On April 19, 1993 the defendant filed a motion to dismiss, together with a memorandum of law in support thereof, "for lack of subject matter jurisdiction on the ground that the plaintiff has failed to exhaust her administrative remedies under 12 U.S.C. § 1821(d)."
On April 29, 1993 the plaintiff filed an objection to the defendant's motion to dismiss, together with a memorandum of law in support thereof.
A motion to dismiss shall be used to assert lack of jurisdiction over the subject matter. Miller v. United Technologies Corp., 40 Conn. Sup. 451, 453, 515 A.2d 386 (1986, Jacobsen, J.). "`Whenever the absence of jurisdiction is brought to the notice of the court or tribunal, cognizance of it must be taken and the matter passed upon before it can "can move one further step in the cause; as any movement is necessarily the exercise of jurisdiction." (Citations omitted.)'" Baldwin Piano Organ Co. v. Blake, 186 Conn. 295, 297-98, 441 A.2d 183 (1982), quoting Woodmont Assn. v.

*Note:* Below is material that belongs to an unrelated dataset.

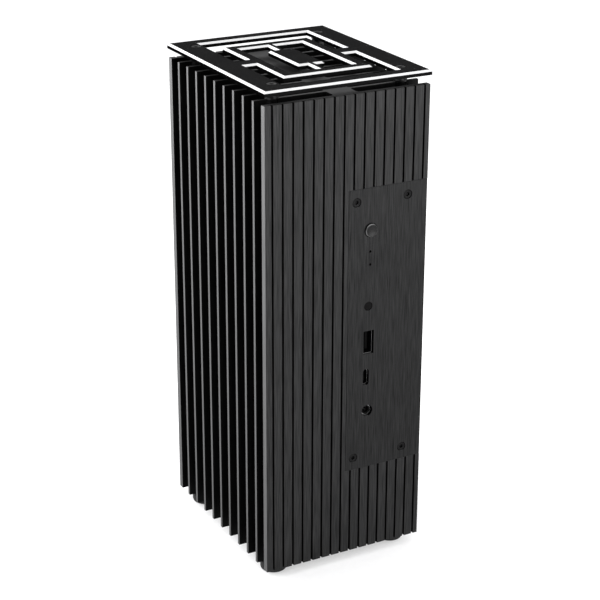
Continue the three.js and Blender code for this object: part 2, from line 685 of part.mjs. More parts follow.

Milford, 85 Conn. 517, 524, 84 A. 307 (1912). "[W]henever it is found. . . that the court lacks jurisdiction of the subject matter, the court shall dismiss the action." Practice Book 145.
In its memorandum of law, the defendant argues that since the plaintiff failed to present her claims through the statutorily created administrative claims through the statutorily created administrative claims process set forth in 12 U.S.C. § 1821*c)(3), (5) and (6) prior to filing claim in this court, this action should be dismissed for lack of subject matter jurisdiction.
In her objection to the defendant's motion to dismiss the defendant claims that although the statutory scheme as set forth in12 U.S.C. § 1821 (d) does impose a 180 day stay on the plaintiff's pursuit of her claim, it does not require the dismissal of this suit. The plaintiff therefore argues that the defendant's motion dismiss should be denied.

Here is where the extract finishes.